» Aim of the task
The listing below holds a line with "along its Z." and a later line with "from mathutils.geometry import". Write out those two lines and every line between them, exactly, and nothing else.

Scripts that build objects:
______
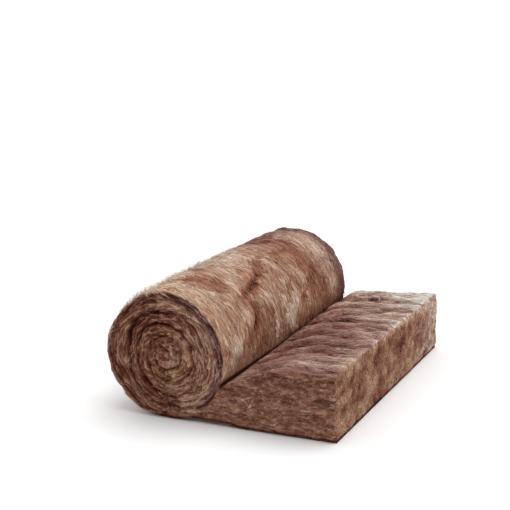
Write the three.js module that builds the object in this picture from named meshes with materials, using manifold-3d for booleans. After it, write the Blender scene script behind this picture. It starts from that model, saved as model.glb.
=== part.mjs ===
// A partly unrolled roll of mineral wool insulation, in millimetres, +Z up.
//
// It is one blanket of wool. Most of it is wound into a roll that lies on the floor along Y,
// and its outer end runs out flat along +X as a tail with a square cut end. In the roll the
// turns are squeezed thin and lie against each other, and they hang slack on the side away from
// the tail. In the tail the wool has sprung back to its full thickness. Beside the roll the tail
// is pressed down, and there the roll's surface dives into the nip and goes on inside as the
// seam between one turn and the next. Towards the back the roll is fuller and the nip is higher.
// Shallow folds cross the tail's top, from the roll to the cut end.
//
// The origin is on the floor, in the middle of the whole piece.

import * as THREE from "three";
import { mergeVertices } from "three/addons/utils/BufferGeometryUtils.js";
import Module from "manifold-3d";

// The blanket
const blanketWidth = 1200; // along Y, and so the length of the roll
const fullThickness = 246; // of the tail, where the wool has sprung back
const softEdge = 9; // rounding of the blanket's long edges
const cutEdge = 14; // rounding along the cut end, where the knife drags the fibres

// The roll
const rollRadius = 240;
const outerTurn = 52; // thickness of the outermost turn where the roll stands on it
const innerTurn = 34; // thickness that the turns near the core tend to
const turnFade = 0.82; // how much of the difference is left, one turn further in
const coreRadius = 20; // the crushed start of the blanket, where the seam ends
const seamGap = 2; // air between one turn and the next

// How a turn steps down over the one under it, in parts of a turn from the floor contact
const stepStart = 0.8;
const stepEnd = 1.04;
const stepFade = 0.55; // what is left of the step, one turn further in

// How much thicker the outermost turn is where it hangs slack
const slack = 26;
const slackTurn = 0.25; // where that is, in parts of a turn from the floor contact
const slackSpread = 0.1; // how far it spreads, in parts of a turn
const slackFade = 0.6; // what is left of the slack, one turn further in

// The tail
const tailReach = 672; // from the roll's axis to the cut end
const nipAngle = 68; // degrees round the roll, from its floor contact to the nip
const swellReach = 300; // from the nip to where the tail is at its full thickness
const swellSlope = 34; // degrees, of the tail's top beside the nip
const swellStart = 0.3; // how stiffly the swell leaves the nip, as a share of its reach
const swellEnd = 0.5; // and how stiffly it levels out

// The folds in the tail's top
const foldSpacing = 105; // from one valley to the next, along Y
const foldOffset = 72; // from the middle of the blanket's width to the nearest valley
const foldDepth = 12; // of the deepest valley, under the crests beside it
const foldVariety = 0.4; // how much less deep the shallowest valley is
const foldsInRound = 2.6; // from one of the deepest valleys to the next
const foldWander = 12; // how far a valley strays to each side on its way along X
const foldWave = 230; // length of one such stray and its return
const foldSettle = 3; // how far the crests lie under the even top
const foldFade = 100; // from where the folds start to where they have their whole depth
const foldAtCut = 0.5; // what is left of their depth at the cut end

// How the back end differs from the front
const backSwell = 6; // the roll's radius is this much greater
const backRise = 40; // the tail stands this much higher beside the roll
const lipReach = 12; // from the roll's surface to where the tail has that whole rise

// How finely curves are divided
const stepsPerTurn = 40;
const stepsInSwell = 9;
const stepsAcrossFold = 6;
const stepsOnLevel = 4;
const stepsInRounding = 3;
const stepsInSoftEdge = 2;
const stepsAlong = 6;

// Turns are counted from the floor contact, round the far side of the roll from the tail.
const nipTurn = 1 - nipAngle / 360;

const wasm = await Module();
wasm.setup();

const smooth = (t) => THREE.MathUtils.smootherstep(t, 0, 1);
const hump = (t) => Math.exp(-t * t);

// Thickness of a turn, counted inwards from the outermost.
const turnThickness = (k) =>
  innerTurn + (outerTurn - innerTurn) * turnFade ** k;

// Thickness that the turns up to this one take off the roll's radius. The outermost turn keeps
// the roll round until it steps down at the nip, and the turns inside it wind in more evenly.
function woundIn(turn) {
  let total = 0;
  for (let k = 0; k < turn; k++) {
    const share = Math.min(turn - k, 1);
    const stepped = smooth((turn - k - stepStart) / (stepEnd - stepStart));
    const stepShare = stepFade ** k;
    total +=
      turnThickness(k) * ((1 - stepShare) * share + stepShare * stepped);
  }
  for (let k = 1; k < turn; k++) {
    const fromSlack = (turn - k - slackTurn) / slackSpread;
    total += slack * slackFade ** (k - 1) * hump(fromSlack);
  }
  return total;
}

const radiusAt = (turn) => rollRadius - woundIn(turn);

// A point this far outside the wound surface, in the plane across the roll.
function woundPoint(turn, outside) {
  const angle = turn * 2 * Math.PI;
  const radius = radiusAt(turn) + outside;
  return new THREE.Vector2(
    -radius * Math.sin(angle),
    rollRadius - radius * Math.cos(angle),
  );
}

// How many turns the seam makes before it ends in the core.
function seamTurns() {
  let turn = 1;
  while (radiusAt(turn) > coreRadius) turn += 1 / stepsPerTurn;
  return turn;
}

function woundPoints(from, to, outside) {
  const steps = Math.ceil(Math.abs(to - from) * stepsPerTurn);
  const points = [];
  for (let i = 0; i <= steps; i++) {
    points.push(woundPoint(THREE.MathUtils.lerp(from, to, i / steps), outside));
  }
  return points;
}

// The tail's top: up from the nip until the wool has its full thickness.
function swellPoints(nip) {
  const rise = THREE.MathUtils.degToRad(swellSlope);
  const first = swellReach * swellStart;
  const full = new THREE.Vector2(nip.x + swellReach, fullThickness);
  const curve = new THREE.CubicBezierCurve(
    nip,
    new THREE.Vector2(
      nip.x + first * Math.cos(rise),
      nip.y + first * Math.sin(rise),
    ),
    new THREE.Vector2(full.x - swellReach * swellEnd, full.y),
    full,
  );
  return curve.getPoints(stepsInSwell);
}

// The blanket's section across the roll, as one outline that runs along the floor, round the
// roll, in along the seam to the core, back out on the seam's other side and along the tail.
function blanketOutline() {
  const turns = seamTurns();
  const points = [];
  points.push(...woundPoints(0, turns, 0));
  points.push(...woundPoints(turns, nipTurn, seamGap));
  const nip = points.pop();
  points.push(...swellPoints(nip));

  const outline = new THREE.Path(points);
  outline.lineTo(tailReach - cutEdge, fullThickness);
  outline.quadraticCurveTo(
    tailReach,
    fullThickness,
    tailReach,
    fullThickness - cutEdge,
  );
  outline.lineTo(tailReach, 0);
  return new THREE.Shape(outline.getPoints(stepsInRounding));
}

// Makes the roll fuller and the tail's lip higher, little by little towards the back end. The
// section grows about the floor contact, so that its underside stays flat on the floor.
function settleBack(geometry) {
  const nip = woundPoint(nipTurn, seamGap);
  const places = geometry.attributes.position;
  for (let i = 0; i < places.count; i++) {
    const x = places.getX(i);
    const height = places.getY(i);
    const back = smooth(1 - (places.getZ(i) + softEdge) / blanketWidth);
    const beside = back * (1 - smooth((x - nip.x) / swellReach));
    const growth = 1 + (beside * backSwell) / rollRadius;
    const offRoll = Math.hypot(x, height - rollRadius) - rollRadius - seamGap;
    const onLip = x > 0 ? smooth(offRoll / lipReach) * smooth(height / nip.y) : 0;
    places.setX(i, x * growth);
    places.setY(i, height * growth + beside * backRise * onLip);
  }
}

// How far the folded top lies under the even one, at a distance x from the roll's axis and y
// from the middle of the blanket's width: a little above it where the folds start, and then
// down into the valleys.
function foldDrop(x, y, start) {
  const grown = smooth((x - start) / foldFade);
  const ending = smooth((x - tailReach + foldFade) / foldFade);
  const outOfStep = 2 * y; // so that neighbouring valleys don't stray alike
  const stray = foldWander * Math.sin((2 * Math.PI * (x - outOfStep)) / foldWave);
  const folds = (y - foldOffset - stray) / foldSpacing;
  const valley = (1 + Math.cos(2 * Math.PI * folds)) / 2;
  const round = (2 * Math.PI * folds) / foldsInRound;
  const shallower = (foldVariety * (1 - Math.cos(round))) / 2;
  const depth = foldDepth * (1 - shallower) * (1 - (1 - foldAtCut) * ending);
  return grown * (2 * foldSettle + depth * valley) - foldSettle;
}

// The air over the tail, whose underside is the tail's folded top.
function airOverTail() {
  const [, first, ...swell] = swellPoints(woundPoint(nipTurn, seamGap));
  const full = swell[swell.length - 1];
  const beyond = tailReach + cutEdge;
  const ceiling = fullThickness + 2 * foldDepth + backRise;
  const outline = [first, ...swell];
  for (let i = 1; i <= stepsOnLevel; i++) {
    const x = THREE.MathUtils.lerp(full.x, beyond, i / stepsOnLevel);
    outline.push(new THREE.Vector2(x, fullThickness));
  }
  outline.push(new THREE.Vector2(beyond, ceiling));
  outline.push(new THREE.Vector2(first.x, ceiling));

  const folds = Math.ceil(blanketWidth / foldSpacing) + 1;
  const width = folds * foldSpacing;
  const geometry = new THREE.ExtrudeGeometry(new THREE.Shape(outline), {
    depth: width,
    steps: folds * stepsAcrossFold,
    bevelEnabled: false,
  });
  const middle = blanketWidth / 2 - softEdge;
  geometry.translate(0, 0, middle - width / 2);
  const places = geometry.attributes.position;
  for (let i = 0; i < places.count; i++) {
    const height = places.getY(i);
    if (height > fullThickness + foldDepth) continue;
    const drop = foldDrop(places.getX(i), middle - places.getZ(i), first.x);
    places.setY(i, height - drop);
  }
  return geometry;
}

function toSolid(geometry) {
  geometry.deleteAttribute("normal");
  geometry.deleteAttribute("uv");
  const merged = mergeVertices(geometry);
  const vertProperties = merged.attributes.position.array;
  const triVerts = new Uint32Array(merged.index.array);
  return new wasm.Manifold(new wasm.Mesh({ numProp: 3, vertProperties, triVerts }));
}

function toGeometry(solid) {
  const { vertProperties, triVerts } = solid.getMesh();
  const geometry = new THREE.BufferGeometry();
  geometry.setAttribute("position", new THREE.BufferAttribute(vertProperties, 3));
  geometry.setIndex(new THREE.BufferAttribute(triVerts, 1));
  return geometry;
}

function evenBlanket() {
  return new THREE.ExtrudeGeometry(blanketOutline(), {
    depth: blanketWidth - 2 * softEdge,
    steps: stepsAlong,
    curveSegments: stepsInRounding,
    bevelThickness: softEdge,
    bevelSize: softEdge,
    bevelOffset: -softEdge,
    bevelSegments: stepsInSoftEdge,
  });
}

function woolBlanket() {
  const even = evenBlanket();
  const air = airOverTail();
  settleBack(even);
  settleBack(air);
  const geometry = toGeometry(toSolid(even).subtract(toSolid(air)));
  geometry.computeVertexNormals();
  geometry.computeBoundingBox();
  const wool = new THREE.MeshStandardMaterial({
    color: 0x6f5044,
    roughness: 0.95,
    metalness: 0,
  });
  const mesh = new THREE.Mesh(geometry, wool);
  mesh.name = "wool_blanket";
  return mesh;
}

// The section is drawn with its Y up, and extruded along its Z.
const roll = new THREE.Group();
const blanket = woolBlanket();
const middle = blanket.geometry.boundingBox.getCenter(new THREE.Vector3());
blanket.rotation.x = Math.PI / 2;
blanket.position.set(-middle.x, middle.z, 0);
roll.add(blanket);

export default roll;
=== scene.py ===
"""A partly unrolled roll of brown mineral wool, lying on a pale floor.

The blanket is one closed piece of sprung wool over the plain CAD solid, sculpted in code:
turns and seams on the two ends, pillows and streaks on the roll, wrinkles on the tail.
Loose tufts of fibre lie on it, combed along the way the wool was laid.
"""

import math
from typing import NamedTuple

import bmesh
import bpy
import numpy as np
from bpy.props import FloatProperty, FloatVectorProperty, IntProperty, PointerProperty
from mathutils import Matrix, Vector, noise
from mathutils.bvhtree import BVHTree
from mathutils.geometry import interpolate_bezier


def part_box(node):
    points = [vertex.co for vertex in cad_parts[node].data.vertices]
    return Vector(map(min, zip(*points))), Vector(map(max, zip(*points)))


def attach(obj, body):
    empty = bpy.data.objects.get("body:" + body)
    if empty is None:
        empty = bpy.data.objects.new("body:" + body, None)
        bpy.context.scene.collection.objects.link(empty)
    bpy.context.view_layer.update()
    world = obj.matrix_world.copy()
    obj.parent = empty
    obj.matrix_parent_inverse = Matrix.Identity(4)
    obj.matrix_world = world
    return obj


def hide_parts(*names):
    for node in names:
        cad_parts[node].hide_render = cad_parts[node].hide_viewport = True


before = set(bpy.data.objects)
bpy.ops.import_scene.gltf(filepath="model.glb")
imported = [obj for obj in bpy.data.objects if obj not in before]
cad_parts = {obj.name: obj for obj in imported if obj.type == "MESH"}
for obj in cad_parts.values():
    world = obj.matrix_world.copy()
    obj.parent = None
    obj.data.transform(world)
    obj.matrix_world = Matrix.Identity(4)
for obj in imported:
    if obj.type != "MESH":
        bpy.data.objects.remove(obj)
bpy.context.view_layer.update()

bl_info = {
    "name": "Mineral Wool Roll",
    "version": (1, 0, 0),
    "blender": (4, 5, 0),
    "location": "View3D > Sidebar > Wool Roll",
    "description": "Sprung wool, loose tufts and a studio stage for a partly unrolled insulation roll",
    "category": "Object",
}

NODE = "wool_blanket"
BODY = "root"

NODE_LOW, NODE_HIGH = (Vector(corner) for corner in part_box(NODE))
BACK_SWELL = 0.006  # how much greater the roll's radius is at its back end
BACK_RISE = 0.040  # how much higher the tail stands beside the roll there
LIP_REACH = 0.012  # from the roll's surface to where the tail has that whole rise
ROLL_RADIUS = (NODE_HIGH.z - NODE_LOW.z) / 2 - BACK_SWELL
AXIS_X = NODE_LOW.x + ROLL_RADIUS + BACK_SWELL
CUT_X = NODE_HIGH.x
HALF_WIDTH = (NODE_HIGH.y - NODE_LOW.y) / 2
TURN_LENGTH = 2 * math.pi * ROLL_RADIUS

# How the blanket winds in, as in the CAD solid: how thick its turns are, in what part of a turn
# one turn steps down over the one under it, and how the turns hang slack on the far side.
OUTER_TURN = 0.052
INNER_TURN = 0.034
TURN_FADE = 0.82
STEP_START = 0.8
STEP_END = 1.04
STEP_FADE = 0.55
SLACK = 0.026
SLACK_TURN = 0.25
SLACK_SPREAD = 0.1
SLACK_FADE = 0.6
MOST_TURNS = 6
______
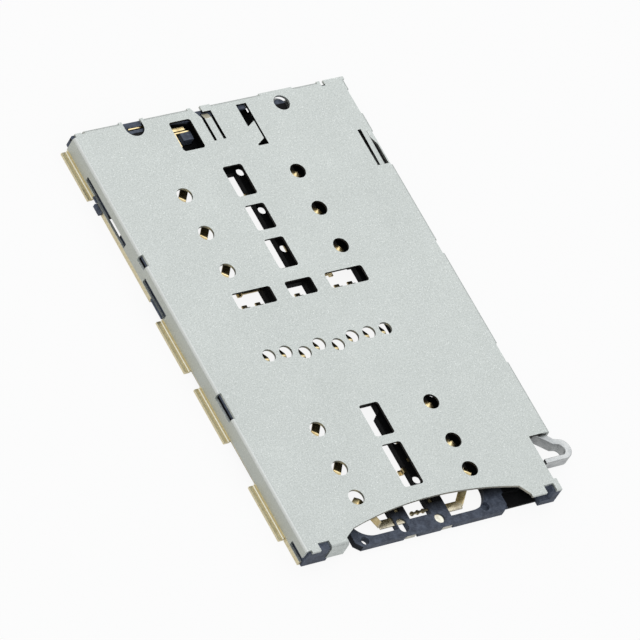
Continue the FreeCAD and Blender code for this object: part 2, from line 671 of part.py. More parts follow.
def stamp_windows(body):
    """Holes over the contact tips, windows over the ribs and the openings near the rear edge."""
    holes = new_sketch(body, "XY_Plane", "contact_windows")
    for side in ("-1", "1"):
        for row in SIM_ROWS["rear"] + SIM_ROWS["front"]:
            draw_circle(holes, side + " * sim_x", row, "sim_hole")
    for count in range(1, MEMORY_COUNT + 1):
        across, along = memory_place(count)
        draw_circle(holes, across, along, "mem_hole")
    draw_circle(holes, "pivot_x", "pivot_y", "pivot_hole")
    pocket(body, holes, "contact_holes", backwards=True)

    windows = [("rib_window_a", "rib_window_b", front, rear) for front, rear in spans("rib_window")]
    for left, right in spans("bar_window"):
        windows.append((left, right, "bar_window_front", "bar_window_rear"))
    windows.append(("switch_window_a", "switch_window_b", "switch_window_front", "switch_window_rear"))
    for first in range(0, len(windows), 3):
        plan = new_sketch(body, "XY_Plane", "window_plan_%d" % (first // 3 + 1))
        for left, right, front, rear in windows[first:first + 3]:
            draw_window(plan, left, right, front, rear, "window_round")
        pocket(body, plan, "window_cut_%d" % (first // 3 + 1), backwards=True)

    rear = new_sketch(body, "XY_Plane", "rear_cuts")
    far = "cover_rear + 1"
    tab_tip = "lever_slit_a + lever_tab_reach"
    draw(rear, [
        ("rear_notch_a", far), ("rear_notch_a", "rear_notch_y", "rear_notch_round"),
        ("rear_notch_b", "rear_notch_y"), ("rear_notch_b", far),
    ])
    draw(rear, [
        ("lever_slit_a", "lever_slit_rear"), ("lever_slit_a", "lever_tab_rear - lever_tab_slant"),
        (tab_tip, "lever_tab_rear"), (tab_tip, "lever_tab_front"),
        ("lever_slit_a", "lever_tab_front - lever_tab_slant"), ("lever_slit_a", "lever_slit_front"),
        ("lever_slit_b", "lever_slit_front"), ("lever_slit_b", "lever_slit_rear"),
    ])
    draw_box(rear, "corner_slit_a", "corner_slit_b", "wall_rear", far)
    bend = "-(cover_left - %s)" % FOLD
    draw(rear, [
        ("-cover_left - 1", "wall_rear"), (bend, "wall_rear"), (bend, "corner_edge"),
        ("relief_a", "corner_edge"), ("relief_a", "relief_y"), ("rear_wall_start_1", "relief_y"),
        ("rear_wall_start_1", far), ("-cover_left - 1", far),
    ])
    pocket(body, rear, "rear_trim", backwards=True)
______
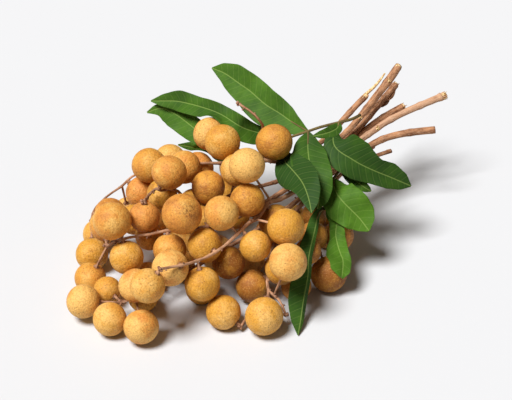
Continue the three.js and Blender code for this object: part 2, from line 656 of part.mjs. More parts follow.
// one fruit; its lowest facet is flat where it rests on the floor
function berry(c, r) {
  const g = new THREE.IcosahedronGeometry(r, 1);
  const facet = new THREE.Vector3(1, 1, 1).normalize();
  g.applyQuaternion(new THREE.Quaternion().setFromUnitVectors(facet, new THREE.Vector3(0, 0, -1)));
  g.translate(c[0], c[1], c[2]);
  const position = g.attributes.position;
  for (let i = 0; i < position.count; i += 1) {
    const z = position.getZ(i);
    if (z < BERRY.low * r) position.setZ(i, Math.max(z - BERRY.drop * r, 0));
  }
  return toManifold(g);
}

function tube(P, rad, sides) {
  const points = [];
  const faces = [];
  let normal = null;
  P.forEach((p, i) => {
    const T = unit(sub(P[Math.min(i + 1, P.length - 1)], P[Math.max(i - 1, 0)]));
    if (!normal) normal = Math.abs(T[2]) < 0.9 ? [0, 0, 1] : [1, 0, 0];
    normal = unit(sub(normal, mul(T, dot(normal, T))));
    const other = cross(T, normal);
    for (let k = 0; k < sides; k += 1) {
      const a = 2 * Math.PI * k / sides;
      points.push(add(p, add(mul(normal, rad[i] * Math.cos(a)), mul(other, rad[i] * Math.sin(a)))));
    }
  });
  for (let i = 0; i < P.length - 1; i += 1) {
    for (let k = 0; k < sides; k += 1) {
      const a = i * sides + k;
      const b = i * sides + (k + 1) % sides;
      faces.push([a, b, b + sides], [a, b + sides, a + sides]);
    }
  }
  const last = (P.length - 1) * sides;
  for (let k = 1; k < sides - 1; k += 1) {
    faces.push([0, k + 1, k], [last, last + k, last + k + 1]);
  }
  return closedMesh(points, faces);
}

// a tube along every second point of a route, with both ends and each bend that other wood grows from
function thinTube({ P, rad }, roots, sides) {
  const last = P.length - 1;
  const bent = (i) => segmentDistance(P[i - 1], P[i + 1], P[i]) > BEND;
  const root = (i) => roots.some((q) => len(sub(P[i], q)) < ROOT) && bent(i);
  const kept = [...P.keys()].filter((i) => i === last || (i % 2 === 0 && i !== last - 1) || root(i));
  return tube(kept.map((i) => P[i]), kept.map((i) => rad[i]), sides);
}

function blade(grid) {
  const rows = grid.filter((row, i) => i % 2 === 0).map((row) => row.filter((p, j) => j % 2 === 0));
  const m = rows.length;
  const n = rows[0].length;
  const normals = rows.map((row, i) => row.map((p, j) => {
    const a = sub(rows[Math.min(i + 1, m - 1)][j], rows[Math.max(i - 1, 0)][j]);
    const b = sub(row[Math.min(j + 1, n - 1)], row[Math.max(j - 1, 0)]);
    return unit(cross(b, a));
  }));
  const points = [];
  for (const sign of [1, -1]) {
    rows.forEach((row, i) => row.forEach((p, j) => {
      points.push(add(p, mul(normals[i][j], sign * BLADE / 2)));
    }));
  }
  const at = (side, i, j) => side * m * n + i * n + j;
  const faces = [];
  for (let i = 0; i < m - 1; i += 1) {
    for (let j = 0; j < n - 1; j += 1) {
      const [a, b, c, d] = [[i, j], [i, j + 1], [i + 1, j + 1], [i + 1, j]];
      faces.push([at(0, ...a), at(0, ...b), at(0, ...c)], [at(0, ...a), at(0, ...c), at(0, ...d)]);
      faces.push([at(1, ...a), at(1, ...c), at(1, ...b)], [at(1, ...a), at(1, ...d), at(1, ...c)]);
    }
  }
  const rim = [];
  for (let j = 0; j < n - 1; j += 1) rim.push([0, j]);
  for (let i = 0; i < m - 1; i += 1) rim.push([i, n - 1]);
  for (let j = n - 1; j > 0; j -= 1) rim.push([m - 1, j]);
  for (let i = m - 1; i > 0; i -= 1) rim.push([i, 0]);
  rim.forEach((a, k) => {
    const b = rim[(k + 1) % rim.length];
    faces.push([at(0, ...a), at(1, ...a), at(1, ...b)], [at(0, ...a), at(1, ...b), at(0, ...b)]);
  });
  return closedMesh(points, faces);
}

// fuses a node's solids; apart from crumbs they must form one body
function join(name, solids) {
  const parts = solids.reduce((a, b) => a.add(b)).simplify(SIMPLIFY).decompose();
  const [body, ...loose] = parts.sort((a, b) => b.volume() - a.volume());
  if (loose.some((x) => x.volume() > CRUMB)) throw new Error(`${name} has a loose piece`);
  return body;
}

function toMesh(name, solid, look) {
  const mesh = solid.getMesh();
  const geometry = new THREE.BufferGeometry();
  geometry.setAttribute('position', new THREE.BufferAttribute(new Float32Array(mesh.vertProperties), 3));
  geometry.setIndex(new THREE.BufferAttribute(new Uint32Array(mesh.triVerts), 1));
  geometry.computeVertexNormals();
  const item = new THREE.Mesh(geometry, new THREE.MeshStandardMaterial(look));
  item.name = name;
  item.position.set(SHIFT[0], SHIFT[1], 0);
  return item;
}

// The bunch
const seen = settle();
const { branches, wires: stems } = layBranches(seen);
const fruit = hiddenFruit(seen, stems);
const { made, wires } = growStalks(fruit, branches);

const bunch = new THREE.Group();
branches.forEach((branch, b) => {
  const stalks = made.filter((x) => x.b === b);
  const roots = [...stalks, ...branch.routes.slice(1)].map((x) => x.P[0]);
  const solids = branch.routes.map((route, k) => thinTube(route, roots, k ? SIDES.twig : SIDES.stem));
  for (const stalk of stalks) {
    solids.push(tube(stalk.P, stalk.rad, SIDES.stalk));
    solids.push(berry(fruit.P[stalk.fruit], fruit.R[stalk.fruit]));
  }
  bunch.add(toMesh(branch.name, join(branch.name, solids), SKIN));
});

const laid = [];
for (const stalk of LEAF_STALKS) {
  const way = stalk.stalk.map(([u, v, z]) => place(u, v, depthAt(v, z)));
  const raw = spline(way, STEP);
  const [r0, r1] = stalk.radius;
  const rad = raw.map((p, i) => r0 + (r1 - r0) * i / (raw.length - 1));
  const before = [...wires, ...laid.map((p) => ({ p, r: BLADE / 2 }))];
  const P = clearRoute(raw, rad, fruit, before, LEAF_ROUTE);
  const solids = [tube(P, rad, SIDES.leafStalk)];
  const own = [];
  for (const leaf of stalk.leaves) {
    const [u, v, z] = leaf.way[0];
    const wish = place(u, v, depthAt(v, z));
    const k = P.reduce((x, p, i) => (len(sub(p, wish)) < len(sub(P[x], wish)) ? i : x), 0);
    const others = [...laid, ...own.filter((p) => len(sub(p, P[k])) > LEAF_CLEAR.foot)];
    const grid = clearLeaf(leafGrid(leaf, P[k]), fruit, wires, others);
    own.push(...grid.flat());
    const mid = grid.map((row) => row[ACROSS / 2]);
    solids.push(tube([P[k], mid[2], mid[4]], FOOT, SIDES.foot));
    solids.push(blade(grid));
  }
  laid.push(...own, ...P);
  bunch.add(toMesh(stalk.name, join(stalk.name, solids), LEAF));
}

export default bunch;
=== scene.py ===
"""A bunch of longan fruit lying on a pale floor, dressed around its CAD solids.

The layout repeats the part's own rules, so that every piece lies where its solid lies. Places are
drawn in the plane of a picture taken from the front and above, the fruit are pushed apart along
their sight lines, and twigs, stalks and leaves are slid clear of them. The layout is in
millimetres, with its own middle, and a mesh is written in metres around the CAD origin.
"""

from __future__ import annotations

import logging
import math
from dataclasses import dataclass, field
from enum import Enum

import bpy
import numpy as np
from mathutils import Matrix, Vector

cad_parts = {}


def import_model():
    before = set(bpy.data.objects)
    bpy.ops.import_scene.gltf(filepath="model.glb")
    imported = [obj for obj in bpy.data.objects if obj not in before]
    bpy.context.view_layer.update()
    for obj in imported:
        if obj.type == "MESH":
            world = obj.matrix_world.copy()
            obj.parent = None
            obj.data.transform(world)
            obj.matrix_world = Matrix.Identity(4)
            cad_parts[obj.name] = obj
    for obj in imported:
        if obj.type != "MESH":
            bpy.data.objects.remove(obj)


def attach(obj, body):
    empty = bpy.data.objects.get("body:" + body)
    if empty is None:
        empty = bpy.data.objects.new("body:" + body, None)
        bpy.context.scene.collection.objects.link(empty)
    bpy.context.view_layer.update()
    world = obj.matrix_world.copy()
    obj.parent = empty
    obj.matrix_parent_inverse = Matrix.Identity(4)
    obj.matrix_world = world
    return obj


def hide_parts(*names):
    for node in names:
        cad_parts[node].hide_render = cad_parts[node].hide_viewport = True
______
» Written response
// The section is drawn with its Y up, and extruded along its Z.
const roll = new THREE.Group();
const blanket = woolBlanket();
const middle = blanket.geometry.boundingBox.getCenter(new THREE.Vector3());
blanket.rotation.x = Math.PI / 2;
blanket.position.set(-middle.x, middle.z, 0);
roll.add(blanket);

export default roll;
=== scene.py ===
"""A partly unrolled roll of brown mineral wool, lying on a pale floor.

The blanket is one closed piece of sprung wool over the plain CAD solid, sculpted in code:
turns and seams on the two ends, pillows and streaks on the roll, wrinkles on the tail.
Loose tufts of fibre lie on it, combed along the way the wool was laid.
"""

import math
from typing import NamedTuple

import bmesh
import bpy
import numpy as np
from bpy.props import FloatProperty, FloatVectorProperty, IntProperty, PointerProperty
from mathutils import Matrix, Vector, noise
from mathutils.bvhtree import BVHTree
from mathutils.geometry import interpolate_bezier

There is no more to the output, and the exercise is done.